WHAT YOU NEED TO DO: Can the data below be echoed back word for word?

+ + + + + + +

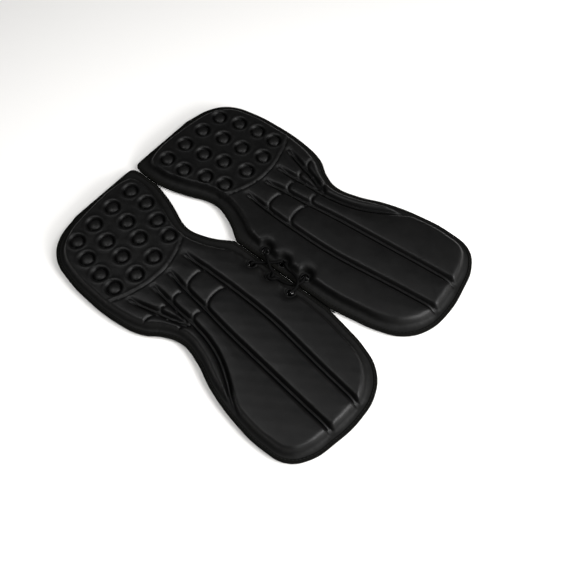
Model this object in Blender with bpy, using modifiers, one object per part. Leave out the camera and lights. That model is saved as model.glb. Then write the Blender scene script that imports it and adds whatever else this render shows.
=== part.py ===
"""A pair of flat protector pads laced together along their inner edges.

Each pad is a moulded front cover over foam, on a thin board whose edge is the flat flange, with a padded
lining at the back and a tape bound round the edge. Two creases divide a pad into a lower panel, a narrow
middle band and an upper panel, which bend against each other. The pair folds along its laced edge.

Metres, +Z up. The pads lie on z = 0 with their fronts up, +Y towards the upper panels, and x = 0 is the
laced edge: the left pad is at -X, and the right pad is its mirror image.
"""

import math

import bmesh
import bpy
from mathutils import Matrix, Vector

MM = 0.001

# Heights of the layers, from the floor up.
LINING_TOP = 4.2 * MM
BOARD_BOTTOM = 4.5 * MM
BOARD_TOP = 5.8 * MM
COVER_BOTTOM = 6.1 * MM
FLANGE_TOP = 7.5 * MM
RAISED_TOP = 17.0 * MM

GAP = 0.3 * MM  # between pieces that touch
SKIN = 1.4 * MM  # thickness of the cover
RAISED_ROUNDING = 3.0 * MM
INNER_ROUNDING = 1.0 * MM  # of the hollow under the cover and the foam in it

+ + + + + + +

EXERCISE OUTPUT:
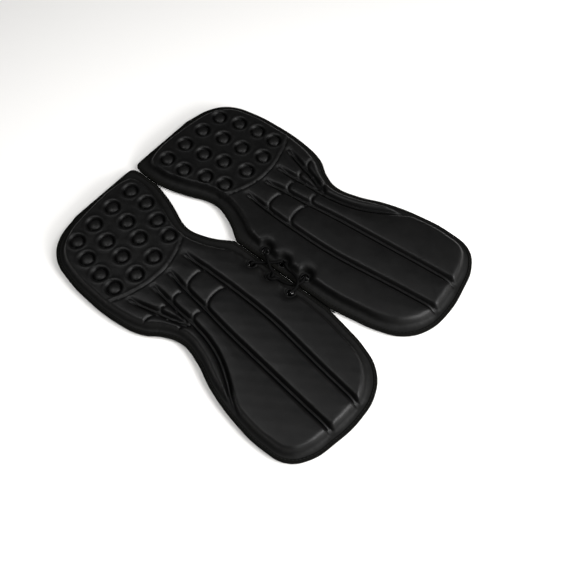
Model this object in Blender with bpy, using modifiers, one object per part. Leave out the camera and lights. That model is saved as model.glb. Then write the Blender scene script that imports it and adds whatever else this render shows.
=== part.py ===
"""A pair of flat protector pads laced together along their inner edges.

Each pad is a moulded front cover over foam, on a thin board whose edge is the flat flange, with a padded
lining at the back and a tape bound round the edge. Two creases divide a pad into a lower panel, a narrow
middle band and an upper panel, which bend against each other. The pair folds along its laced edge.

Metres, +Z up. The pads lie on z = 0 with their fronts up, +Y towards the upper panels, and x = 0 is the
laced edge: the left pad is at -X, and the right pad is its mirror image.
"""

import math

import bmesh
import bpy
from mathutils import Matrix, Vector

MM = 0.001

# Heights of the layers, from the floor up.
LINING_TOP = 4.2 * MM
BOARD_BOTTOM = 4.5 * MM
BOARD_TOP = 5.8 * MM
COVER_BOTTOM = 6.1 * MM
FLANGE_TOP = 7.5 * MM
RAISED_TOP = 17.0 * MM

GAP = 0.3 * MM  # between pieces that touch
SKIN = 1.4 * MM  # thickness of the cover
RAISED_ROUNDING = 3.0 * MM
INNER_ROUNDING = 1.0 * MM  # of the hollow under the cover and the foam in it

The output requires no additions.